* notebook created by nov05 on 2025-01-12  
* Registry of Open Data on AWS: [**Amazon Bin Image Dataset**](https://registry.opendata.aws/amazon-bin-imagery/)      
  https://us-east-1.console.aws.amazon.com/s3/buckets/aft-vbi-pds  

In [None]:
## windows cmd to launch notepad to edit aws config and credential files
# !notepad C:\Users\guido\.aws\config
!notepad C:\Users\guido\.aws\credentials

# 👉 **Download metadata from S3** 

Download a portion of the metadata from the public S3 bucket containing the **Amazon Bin Image Dataset** to your local system.  

In [None]:
## example code to download a file from s3 bucket
import boto3
from botocore import UNSIGNED
from botocore.client import Config
# Create an S3 client with unsigned requests (public access)
s3_client = boto3.client('s3', config=Config(signature_version=UNSIGNED))
s3_client.download_file(
    Bucket='aft-vbi-pds',
    Key='bin-images/100313.jpg',
    Filename='../data/bin-images/100313.jpg'
)

In [None]:
import os
import json
from tqdm import tqdm
import boto3
from botocore import UNSIGNED
from botocore.client import Config

def download_and_arrange_data(
        prefix='bin-images', 
        file_extension='.jpg',
        download_dir='../data/train',
        partition=True):
    
    s3_client = boto3.client('s3', config=Config(signature_version=UNSIGNED))

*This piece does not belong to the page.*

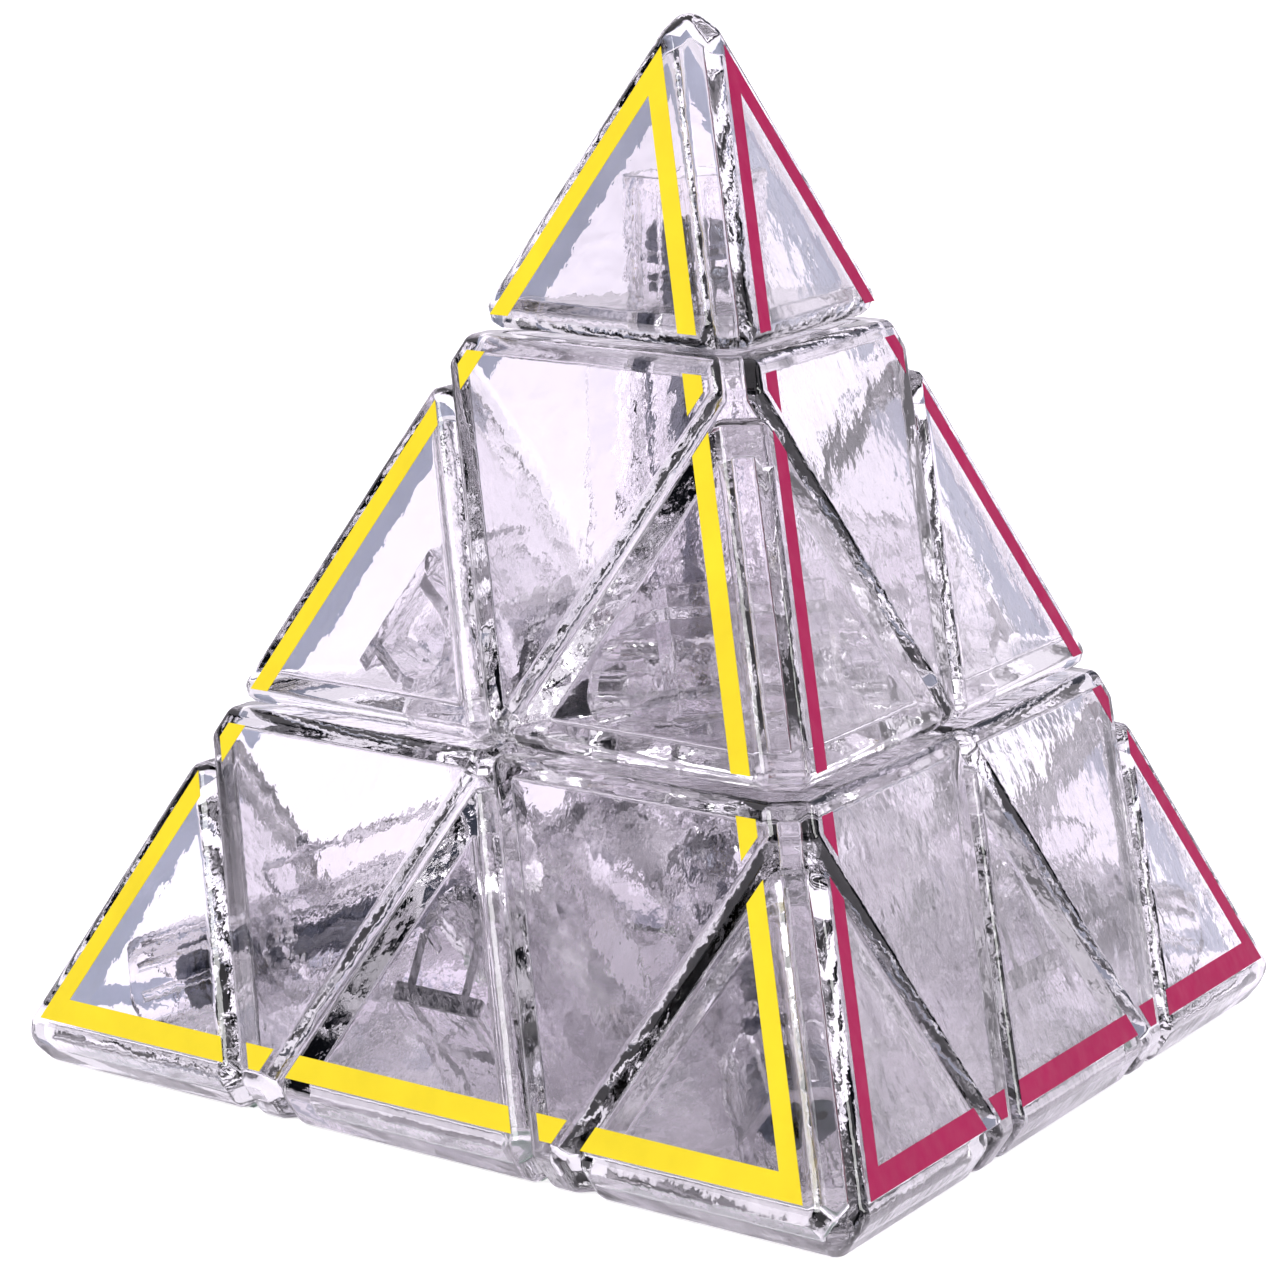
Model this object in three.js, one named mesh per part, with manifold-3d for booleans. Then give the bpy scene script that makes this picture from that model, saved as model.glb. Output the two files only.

    ## There are 140536 image file names in the list. 
    with open('file_list.json', 'r') as f:
        d = json.load(f)

    for k, v in d.items():  ## There are 5 items (for 5 classes) in the JSON file.
        print(f"Downloading images/metadata of images with {k} object...")
        if partition:
            download_dir = os.path.join(download_dir, k)
        if not os.path.exists(download_dir):
            os.makedirs(download_dir)
        for file_path in tqdm(v):
            file_name = os.path.basename(file_path).split('.')[0] + file_extension
            s3_client.download_file(
                'aft-vbi-pds', 
                prefix+'/'+file_name,  ## e.g. metadata/100313.json
                download_dir+'/'+file_name)
            
## download metadata, 17.9 MB, 56m 57.4s
download_and_arrange_data(
    prefix='metadata', 
    file_extension='.json',
    download_dir='../data/metadata',
    partition=False)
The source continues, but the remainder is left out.